* To be done
Only the lines from the one with "bpy.context.view_layer.update()" through the one with "for node in" are to be restated, word for word, with both of them included.

* Given information
====
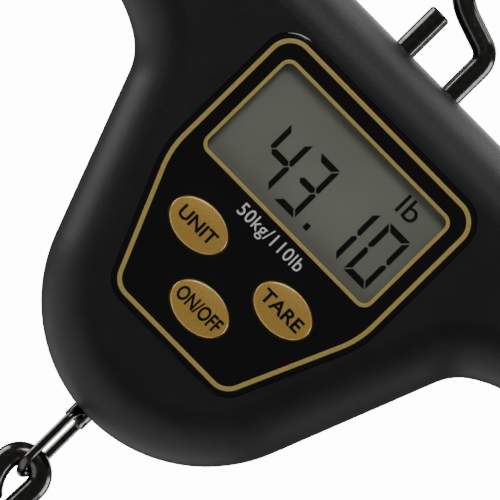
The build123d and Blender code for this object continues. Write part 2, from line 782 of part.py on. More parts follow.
with BuildPart() as swivel_stem:
    with BuildSketch(Plane.XY.offset(stem_bottom)):
        Circle(stem / 2)
    extrude(amount=nut_top - stem_bottom)
    chamfer(swivel_stem.edges().filter_by(GeomType.CIRCLE).sort_by(Axis.Z)[0], rod_chamfer)
    slot_height = clevis_below_pin + clevis_slot_rise
    with BuildSketch(Plane((0, 0, clevis_pin_z), z_dir=link_direction * -1, x_dir=link_normal)):
        with Locations((0, (clevis_slot_rise - clevis_below_pin) / 2)):
            Rectangle(clevis_slot, slot_height)
    extrude(amount=stem, both=True, mode=Mode.SUBTRACT)
    with BuildSketch(Plane((0, 0, clevis_pin_z), z_dir=link_normal)):
        Circle(clevis_pin_radius + fit_gap / 4)
    extrude(amount=stem, both=True, mode=Mode.SUBTRACT)
swivel_stem.part.label = "swivel_stem"
export_step(swivel_stem.part, "parts/swivel_stem.step")

with BuildPart() as swivel_nut:
    with BuildSketch(Plane.XY.offset(nut_bottom)):
        RegularPolygon(nut_radius, 6)
        Circle(stem / 2 + fit_gap / 4, mode=Mode.SUBTRACT)
    extrude(amount=nut_height)
swivel_nut.part.label = "swivel_nut"
export_step(swivel_nut.part, "parts/swivel_nut.step")

clevis_pin_length = 2 * (stem ** 2 / 4 - clevis_pin_radius ** 2) ** 0.5
with BuildPart() as clevis_pin:
    with BuildSketch(Plane((0, 0, clevis_pin_z), z_dir=link_normal)):
        Circle(clevis_pin_radius)
    extrude(amount=clevis_pin_length / 2, both=True)
clevis_pin.part.label = "clevis_pin"
export_step(clevis_pin.part, "parts/clevis_pin.step")

# --- Chain link: a closed wire loop with round ends -------------------------------------------------
link_middle = (link_top + link_bottom) / 2
link_straight = link_length - 2 * link_bend
link_plane = Plane((0, 0, link_middle), x_dir=link_direction, z_dir=link_normal * -1)
with BuildPart() as chain_link:
    with BuildLine(link_plane) as loop:
        side = Line((link_bend, -link_straight / 2), (link_bend, link_straight / 2))
        over = JernArc(side @ 1, (0, 1), link_bend, 180)
        back = Line(over @ 1, (-link_bend, -link_straight / 2))
        JernArc(back @ 1, (0, -1), link_bend, 180)
    with BuildSketch(Plane(side @ 0, z_dir=(0, 0, 1))):
        Circle(link_wire / 2)
    sweep()
chain_link.part.label = "chain_link"
export_step(chain_link.part, "parts/chain_link.step")

# --- Load hook: one bent wire with an eye, drawn about the link wire it hangs on -----------------------
eye_centre_z = link_wire / 2 + eye_play - (eye_radius - rod_radius)
with BuildPart() as hook_shape:
    with BuildLine(Plane.XZ):
        eye = JernArc((eye_radius, eye_centre_z), (0, 1), eye_radius, 180)
        curl = JernArc(eye @ 1, (0, -1), curl_radius, curl_turn)
        JernArc(curl @ 1, curl % 1, curl_end_radius, curl_end_turn)
        shank = Line(eye @ 0, eye @ 0 - Vector(0, 0, shank_length))
        neck = JernArc(shank @ 1, (0, -1), neck_radius, neck_turn)
        neck_end = PolarLine(neck @ 1, neck_run, neck_turn - 90)
        load_bowl = JernArc(neck_end @ 1, neck_end % 1, load_bowl_radius, -180 - neck_turn)
        tip = JernArc(load_bowl @ 1, load_bowl % 1, tip_flare_radius, tip_flare)
    with BuildSketch(Plane(tip @ 1, z_dir=tip % 1)):
        Circle(rod_radius)
    sweep()
    ends = hook_shape.faces().filter_by(GeomType.PLANE)
    chamfer(ends.edges(), rod_chamfer)
hang = hook_shape.part.center(CenterOf.MASS)
hang_tilt = degrees(atan2(hang.X, -hang.Z))
print("load hook centre of mass", hang, "tilt", hang_tilt)
with BuildPart() as load_hook:
    with Locations(Location((0, 0, link_bottom), (0, hang_tilt, 0))):
        add(hook_shape.part)
load_hook.part.label = "load_hook"
export_step(load_hook.part, "parts/load_hook.step")
print("load hook hangs at", load_hook.part.center(CenterOf.MASS), "from", link_bottom)

# --- Batteries: two cells side by side, the second one upside down ------------------------------------
for number, x, nub_up in ((1, battery_1_x, True), (2, battery_2_x, False)):
    upper_end = battery_top - contact_thickness - (contact_gap if nub_up else spring_length)
    nub_end = upper_end if nub_up else upper_end - battery_length
    case_end = upper_end - battery_length if nub_up else upper_end
    centre = (x + housing_x, battery_y)
    direction = 1 if nub_up else -1
    with BuildPart() as battery:
        with BuildSketch(Plane.XY.offset(housing_top + case_end)):
            with Locations(centre):
                Circle(battery_radius)
        extrude(amount=direction * (battery_length - battery_nub))
        fillet(battery.edges().filter_by(GeomType.CIRCLE), battery_nub / 2)
        with BuildSketch(Plane.XY.offset(housing_top + nub_end)):
            with Locations(centre):
                Circle(battery_nub_radius)
        extrude(amount=-direction * battery_nub)
    battery.part.label = "battery_" + str(number)
    export_step(battery.part, "parts/battery_" + str(number) + ".step")

# --- Battery contacts: two end plates with solder tabs on top, one bridge plate below ------------------
bridge_z = battery_top - tray_length + contact_thickness
spring_spots = [
    (battery_1_x, bridge_z),
    (battery_2_x, battery_top - contact_thickness - spring_length),
]
contact_low_y = tray_floor_y
contact_depth = 2 * battery_radius
with BuildPart() as battery_contacts:
    with BuildSketch(Plane.XY.offset(housing_top + battery_top - contact_thickness)):
        for x in (battery_1_x, battery_2_x):
            with Locations((x + housing_x, contact_low_y + contact_depth / 2)):
                Rectangle(contact_width, contact_depth)
            tab_depth = tray_wall + contact_tab_reach
            with Locations((x + housing_x, contact_low_y - tab_depth / 2)):
                Rectangle(contact_tab, tab_depth)
    extrude(amount=contact_thickness)
    with BuildSketch(Plane.XY.offset(housing_top + bridge_z - contact_thickness)):
        bridge_x = (battery_1_x + battery_2_x) / 2 + housing_x
        bridge_width = battery_2_x - battery_1_x + contact_width
        with Locations((bridge_x, contact_low_y + contact_depth / 2)):
            Rectangle(bridge_width, contact_depth)
    extrude(amount=contact_thickness)
battery_contacts.part.label = "battery_contacts"
export_step(battery_contacts.part, "parts/battery_contacts.step")

spring_turns = 4
coil_height = spring_length - spring_wire
with BuildPart() as battery_springs:
    for x, z in spring_spots:
        base = Vector(x + housing_x, battery_y, housing_top + z + spring_wire / 2)
        with BuildLine(Plane(base)):
            coil = Helix(coil_height / spring_turns, coil_height, spring_radius)
        with BuildSketch(Plane(coil @ 0, z_dir=coil % 0)):
            Circle(spring_wire / 2)
        sweep(is_frenet=True)
battery_springs.part.label = "battery_springs"
export_step(battery_springs.part, "parts/battery_springs.step")

# --- Battery door: hinged at its upper end on two short pegs ----------------------------------------------
door_centre_x = (tray_left + tray_right) / 2
with BuildPart() as battery_door:
    add(rear_block)
    with BuildSketch(face_plane(door_y)):
        with Locations((door_centre_x, tray_middle)):
            Rectangle(door_width, door_length)
    extrude(amount=-2 * door_thickness, mode=Mode.INTERSECT)
    top_edges = battery_door.edges().filter_by(Axis.X).group_by(Axis.Z)[-1]
    fillet(top_edges, door_thickness / 2 - fit_gap)
    with Locations(
        Location((door_centre_x + housing_x, door_pivot_y, housing_top + door_pivot_z), (0, 90, 0))
    ):
        Cylinder(door_pivot_radius, door_width + 2 * (door_gap + door_pivot_reach) - 2 * fit_gap)
    with BuildSketch(face_plane(rear_depth)):
        for row in range(5):
            with Locations((door_centre_x, tray_middle - door_length / 2 + 5 + 1.6 * row)):
                SlotOverall(12, 0.8)
    extrude(amount=0.4, mode=Mode.SUBTRACT)
battery_door.part.label = "battery_door"
export_step(battery_door.part, "parts/battery_door.step")


def lead(points, diameter):
    """A round lead along straight runs joined by arcs as large as the runs allow."""
    corners = [Vector(*point) for point in points]
    runs = [after - before for before, after in zip(corners, corners[1:])]
    radii = []
    for before, after in zip(runs, runs[1:]):
        half_turn = radians(before.get_angle(after) / 2)
        radii.append(lead_bend_share * min(before.length, after.length) / tan(half_turn))
    with BuildPart() as tube:
        with BuildLine() as route:
            FilletPolyline(*points, radius=radii)
        with BuildSketch(Plane(route.line @ 0, z_dir=route.line % 0)):
            Circle(diameter / 2)
        sweep()
    length = sum(edge.length for edge in route.edges())
    full = length * pi * diameter ** 2 / 4
    print("lead length", round(length, 2), "bend radii", [round(r, 2) for r in radii])
    print("lead volume over section times length", round(tube.part.volume / full, 5))
    return tube.part


# --- Leads: from the gauges round the load cell to the board, and from the contacts to the board -----------
cell_lead_z = bar_middle - cell_window_height / 2 + gauge_thickness + terminal_height / 2
with BuildPart() as load_cell_leads:
    add(
        lead(
            [
                (0, terminal_y + terminal_depth / 2, cell_lead_z),
                (0, cell_lead_y, cell_lead_z),
                (-cell_lead_side, cell_lead_y, cell_lead_z + cell_lead),
                (-cell_lead_side, board_rear_y, cell_lead_z + cell_lead),
            ],
            cell_lead,
        )
    )
load_cell_leads.part.label = "load_cell_leads"
export_step(load_cell_leads.part, "parts/load_cell_leads.step")

tab_end_y = tray_floor_y - tray_wall - contact_tab_reach
tab_z = housing_top + battery_top - contact_thickness / 2
with BuildPart() as battery_leads:
    for x, sideways in ((battery_1_x + housing_x, 2), (battery_2_x + housing_x, -3)):
        add(
            lead(
                [
                    (x, tab_end_y, tab_z),
                    (x, battery_lead_y, tab_z),
                    (x + sideways, battery_lead_y, tab_z - battery_lead_drop),
                    (x + sideways, board_rear_y, tab_z - battery_lead_drop),
                ],
                battery_lead,
            )
        )
battery_leads.part.label = "battery_leads"
export_step(battery_leads.part, "parts/battery_leads.step")
print("mount heights", housing_top, housing_bottom, clevis_pin_z, link_bottom)
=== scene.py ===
import math

import bmesh
import bpy
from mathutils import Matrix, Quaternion, Vector, noise
from mathutils.geometry import delaunay_2d_cdt


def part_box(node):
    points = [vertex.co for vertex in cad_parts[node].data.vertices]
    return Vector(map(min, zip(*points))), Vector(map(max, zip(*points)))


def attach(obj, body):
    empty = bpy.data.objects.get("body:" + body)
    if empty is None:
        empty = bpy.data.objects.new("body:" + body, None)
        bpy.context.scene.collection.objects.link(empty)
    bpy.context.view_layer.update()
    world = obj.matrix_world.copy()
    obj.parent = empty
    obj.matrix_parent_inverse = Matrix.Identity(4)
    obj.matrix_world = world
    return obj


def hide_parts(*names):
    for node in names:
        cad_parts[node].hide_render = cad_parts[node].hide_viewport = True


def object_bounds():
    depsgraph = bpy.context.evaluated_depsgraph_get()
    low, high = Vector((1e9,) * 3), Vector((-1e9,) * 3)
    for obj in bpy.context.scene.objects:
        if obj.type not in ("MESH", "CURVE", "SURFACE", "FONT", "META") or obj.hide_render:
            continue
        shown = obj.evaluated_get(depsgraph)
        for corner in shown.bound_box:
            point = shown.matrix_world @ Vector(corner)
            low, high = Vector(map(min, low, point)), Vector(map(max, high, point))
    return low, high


# Looks of a digital hanging luggage scale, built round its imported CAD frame.
# Lengths are in metres. The front faces -Y, +Z is up, and flat shapes on the front
# are drawn in millimetres about the top centre of the housing.

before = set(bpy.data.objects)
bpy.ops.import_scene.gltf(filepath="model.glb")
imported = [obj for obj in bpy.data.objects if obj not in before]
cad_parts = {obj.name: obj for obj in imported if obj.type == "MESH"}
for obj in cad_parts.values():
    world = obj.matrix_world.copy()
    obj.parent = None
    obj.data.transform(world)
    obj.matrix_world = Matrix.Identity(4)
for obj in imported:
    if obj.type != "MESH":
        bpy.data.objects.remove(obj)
cad_low, cad_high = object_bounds()
MM = 0.001

housing_low, housing_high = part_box("front_housing")
FACE_X = (housing_low.x + housing_high.x) / 2
FACE_TOP = housing_high.z
FACE_Y = housing_low.y
label_low, label_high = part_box("label_overlay")
lcd_low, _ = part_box("lcd_glass")


def face_point(x, z, y=FACE_Y):
    """Point on the front, from millimetres about the housing's top centre."""
    return Vector((FACE_X + x * MM, y, FACE_TOP + z * MM))


# --- Camera and light ----------------------------------------------------------------
VIEW_TARGET = Vector((0.00038, 0.0, -0.0884))
VIEW_DISTANCE = 2.0
VIEW_WIDTH = 0.1042
VIEW_ROLL = 45.47              # degrees
SENSOR_WIDTH = 36              # millimetres
CLIP_RANGE = (0.01, 20)
LIGHTS = {                     # place and size in metres, power in watts
    "key_light": ((-0.30, -0.80, 0.55), 0.45, 4.2),
    "right_light": ((0.85, 0.05, 0.1), 0.6, 6.0),
    "left_light": ((-0.9, 0.05, -0.1), 0.6, 6.0),
    "low_light": ((0.1, -0.1, -0.8), 0.5, 3.6),
    "top_light": ((0.05, 0.15, 1.1), 1.0, 10),
    "back_light": ((0.1, 0.9, 0.3), 0.8, 5),
}
SKY_SEEN = 14.0                # strength of the surroundings in front of the camera
SKY_LIT = 0.1                  # and their strength on the surfaces
FLOOR_HALF = 0.55
FLOOR_DROP = 0.32              # from the lowest point of the scale


def make_camera():
    """Camera in front of the display, rolled so that the scale hangs from the upper right."""
    data = bpy.data.cameras.new("camera")
    data.sensor_width = SENSOR_WIDTH
    data.lens = SENSOR_WIDTH * (VIEW_DISTANCE + FACE_Y) / VIEW_WIDTH
    data.clip_start, data.clip_end = CLIP_RANGE
    camera = bpy.data.objects.new("camera", data)
    bpy.context.collection.objects.link(camera)
    camera.location = VIEW_TARGET + Vector((0, -VIEW_DISTANCE, 0))
    camera.rotation_mode = "QUATERNION"
    level = Quaternion((1, 0, 0), math.radians(90))
    roll = Quaternion((0, 0, 1), math.radians(VIEW_ROLL))
    camera.rotation_quaternion = level @ roll
    bpy.context.scene.camera = camera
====
* Answer for the task
    bpy.context.view_layer.update()
    world = obj.matrix_world.copy()
    obj.parent = empty
    obj.matrix_parent_inverse = Matrix.Identity(4)
    obj.matrix_world = world
    return obj


def hide_parts(*names):
    for node in names:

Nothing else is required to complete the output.